Humour has also been very important for me in my work. Because our struggles are going to be very long, we need humour. I have made feminist humour books in Hindi and English. Ohne spass und lachen geht es garnicht.
In addition to doing this South Asian work I am a founder of two national organizations in India and I work quite closely with them. These organizations are Jagori Resource and Training Centre in Delhi and Jagori Rural in Himachal, North India. These organizations work with local communities and also do capacity building and networking within India and produce educational materials in Hindi and English.
Jagori Delhi has pioneered a safe City Campaign in Delhi and we are now taking it to other cities of South Asia. Jagori Delhi was given a prestigious award last year by Roland Berger Foundation, Berlin. My two colleagues were here to receive the award.
Through these organizations we have built the capacities of hundreds of organizations in South Asia.
Friends, because patriarchy is in every institution and it is at every level, we have to work everywhere, work through networking and cooperation. We need feminist writers, poets, film makers; feminist theologians, historians; feminist politicians and bureaucrats. And both women and men can be feminist.
Friends, my work are based on LOVE and FRIENDSHIP. Professionalism should not mean being without emotions and love. To have passion for and in our work we need emotions and we need love. This world needs more love to heal. My main slogan in the One Billion Rising campaign is -Not love of power but Power of Love.
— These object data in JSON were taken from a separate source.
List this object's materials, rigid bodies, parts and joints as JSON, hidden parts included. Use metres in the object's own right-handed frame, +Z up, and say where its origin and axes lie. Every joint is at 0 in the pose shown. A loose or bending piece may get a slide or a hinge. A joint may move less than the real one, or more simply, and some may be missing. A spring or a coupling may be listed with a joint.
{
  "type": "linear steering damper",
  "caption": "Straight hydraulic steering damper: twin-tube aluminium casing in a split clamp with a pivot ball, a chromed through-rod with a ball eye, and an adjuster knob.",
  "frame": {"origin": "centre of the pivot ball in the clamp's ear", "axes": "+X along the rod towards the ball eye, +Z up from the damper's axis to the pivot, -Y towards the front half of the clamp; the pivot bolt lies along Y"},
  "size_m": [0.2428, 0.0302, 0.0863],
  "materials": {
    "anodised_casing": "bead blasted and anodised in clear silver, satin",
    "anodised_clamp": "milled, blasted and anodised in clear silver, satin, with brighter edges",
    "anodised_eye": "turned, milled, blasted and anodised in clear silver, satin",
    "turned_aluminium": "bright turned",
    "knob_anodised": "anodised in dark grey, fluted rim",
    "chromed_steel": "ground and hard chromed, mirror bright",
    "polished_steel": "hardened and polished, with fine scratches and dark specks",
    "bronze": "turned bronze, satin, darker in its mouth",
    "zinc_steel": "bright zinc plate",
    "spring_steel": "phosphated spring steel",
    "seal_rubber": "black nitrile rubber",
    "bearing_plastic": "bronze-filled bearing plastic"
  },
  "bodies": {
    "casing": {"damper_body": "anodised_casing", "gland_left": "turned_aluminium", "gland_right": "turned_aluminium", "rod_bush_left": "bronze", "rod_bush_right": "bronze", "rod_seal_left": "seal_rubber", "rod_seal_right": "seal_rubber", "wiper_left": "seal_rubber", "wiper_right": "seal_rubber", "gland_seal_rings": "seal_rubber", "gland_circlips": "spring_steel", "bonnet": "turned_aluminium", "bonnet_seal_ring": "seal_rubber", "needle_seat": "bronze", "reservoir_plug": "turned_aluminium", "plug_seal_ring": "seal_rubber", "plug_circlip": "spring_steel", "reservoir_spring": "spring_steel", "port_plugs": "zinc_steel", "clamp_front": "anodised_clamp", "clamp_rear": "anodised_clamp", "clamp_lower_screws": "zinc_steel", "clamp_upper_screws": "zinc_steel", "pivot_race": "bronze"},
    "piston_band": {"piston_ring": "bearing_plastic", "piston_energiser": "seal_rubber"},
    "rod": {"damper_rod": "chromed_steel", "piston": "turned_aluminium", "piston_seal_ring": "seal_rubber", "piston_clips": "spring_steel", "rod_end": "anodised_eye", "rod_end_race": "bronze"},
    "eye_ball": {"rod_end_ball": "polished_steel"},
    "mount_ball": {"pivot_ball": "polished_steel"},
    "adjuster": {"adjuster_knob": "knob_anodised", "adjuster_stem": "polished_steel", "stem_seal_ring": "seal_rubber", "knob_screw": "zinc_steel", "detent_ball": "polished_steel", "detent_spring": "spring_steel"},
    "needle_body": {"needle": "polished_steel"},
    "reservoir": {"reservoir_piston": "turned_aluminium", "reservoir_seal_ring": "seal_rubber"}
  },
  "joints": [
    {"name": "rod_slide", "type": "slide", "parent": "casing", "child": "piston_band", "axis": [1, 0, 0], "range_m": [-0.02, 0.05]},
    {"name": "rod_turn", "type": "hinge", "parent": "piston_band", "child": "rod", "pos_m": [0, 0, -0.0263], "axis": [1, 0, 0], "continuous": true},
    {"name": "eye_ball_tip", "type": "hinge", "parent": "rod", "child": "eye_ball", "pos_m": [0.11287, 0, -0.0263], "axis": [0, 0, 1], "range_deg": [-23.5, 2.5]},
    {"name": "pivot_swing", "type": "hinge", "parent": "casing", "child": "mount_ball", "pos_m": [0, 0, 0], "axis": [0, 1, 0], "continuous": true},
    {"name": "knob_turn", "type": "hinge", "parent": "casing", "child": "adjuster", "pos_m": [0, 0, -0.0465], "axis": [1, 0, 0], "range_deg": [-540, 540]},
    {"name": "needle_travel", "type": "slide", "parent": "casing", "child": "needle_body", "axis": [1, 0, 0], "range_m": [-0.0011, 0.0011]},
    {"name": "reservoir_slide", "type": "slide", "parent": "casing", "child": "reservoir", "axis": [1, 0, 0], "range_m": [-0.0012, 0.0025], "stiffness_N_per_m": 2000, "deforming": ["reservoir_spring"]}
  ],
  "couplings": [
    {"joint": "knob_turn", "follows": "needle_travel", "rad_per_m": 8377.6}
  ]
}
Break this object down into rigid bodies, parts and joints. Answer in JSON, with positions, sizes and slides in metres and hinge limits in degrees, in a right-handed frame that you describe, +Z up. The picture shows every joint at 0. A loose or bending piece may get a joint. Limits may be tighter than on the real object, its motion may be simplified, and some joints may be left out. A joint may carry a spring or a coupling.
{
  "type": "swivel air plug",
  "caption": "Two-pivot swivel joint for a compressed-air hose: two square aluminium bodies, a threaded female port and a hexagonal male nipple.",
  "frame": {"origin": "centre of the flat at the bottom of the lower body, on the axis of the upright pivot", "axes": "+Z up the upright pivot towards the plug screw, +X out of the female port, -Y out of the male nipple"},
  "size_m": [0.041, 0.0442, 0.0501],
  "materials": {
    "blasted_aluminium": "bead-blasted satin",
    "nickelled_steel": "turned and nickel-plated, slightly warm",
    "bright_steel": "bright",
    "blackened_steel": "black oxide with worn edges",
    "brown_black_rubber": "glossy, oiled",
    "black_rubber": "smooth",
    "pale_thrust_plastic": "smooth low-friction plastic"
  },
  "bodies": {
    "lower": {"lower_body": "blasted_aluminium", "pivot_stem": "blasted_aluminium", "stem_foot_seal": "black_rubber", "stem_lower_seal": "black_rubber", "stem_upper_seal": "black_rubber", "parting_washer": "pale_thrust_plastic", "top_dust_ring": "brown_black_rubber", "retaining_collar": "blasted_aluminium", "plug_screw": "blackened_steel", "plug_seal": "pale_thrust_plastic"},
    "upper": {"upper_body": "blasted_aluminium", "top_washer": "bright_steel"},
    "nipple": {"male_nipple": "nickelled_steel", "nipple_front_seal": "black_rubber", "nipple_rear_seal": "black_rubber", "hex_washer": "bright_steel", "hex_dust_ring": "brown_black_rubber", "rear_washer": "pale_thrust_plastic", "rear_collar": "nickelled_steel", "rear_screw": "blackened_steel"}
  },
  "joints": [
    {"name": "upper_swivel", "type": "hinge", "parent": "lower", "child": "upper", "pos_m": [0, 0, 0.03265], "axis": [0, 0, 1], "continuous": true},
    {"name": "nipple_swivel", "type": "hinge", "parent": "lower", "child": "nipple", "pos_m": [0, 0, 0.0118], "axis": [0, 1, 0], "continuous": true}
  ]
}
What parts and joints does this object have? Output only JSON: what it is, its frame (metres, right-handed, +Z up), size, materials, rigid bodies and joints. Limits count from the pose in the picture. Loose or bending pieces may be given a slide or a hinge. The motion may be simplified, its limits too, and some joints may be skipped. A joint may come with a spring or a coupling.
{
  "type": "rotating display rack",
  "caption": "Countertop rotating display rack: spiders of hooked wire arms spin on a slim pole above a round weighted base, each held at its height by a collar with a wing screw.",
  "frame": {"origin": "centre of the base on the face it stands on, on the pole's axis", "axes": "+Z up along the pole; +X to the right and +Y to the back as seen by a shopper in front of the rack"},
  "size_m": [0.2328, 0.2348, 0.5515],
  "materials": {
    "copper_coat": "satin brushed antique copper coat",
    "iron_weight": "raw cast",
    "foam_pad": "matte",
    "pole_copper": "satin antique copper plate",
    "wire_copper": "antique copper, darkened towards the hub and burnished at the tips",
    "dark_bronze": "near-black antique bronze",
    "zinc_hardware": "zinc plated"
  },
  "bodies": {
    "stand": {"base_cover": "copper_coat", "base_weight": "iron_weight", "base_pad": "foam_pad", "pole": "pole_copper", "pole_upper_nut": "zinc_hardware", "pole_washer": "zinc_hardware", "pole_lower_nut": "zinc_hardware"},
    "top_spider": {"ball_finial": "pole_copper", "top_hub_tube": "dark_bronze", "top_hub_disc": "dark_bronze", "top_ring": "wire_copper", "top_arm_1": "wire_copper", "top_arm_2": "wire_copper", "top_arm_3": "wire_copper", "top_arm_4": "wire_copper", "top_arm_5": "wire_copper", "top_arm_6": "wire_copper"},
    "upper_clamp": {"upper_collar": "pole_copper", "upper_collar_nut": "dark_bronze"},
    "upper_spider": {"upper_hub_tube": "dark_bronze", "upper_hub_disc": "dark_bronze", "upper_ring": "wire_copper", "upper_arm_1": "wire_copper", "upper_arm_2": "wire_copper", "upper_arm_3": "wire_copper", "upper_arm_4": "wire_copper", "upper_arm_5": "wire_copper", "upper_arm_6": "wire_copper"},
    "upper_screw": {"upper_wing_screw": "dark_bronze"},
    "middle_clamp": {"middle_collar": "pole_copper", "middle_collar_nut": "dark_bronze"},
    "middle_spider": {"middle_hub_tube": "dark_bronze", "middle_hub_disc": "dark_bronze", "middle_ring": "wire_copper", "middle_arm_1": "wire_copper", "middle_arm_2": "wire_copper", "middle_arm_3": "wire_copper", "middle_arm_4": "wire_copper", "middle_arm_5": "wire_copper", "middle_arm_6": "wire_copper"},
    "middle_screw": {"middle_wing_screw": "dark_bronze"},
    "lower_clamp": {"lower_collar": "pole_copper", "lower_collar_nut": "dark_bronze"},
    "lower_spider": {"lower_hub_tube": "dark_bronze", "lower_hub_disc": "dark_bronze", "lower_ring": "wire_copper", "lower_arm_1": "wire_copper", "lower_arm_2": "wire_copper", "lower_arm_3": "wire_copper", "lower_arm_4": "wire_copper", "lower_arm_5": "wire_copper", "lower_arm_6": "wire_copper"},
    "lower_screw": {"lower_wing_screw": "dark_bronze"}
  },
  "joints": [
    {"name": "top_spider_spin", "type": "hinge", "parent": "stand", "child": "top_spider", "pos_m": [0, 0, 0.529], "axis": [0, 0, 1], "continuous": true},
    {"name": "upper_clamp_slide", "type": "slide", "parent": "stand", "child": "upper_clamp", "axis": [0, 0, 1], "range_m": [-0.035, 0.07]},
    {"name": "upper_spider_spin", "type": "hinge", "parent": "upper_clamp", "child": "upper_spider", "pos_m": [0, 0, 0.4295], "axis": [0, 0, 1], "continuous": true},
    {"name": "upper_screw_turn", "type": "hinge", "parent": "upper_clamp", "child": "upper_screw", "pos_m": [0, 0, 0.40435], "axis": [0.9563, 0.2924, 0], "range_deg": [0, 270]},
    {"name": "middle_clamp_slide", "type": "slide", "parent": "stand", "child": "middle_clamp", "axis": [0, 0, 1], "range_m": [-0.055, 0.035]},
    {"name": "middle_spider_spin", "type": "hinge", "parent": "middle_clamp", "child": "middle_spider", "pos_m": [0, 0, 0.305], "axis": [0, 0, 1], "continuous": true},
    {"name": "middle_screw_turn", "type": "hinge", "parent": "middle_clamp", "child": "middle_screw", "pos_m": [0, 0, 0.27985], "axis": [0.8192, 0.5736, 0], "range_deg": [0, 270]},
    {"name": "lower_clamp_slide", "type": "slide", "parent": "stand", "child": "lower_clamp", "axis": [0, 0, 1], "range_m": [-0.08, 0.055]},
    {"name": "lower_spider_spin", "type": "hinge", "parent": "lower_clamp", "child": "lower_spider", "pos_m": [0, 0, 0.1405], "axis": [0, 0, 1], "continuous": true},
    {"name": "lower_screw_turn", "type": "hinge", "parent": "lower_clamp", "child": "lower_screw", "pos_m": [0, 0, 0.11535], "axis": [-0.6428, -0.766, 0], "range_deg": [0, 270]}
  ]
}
In conclusion, I wish to say that the present wounded world needs a new global ethic. We need to work with both our mind and heart. More than the World economic Forum we need a world ETHIC Forum
In addition to social and ecological reforms humankind urgently needs SPRITUAL RENEWAL.
We need a commitment to a culture of inter-dependence, non violence and respect for life, dignity, freedom and justice for each and every individual and for Mother Nature.
More than dollar and Euro Values we need Human Values.